Abstract

The effect of heterogeneities induced by highly permeable fracture networks on viscous miscible fingering in porous media is examined using high-resolution numerical simulations. We consider the planar injection of a less viscous fluid into a two-dimensional fractured porous medium which is saturated with a more viscous fluid. This problem contains two sets of fundamentally different preferential flow regimes; the first is caused by the viscous fingering and the second is due to the permeability contrasts between the fractures and rock matrix. We study the transition from a regime where the flow is dominated by the viscous instabilities, to a regime where the heterogeneities induced by the fractures define the flow paths. We find that fractures greatly affect the viscous fingering, even for small permeability differences between the rock matrix and the fractures. The interaction between the viscosity contrast and permeability contrast causes channeling of the less viscous fluid through the fractures and back to the rock.
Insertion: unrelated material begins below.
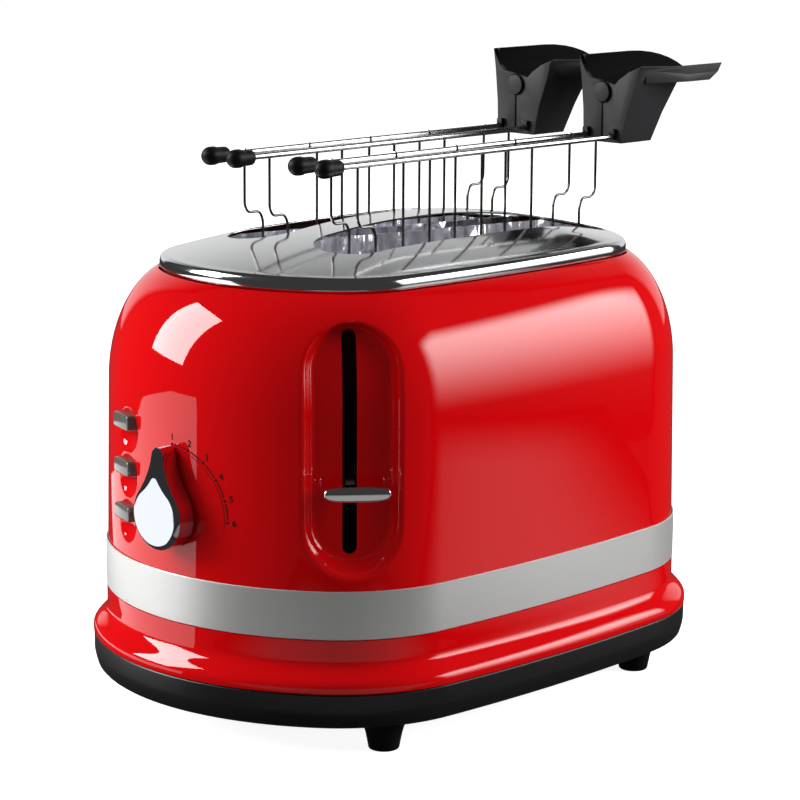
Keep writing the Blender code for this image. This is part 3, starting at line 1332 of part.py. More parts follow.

This channeling stabilizes the displacement front in the rock matrix, and the viscous fingering ceases for the higher permeability contrast. Several different fracture geometries are considered, and we observe a complex interplay between the geometries and unstable flow. While we find that the most important dimensionless number determining the effect of the fracture network is a weighted ratio of the permeability of the fractures and the permeability of the rock matrix, the exact point for the cross-over regime is highly dependent on the geometry of the fracture network.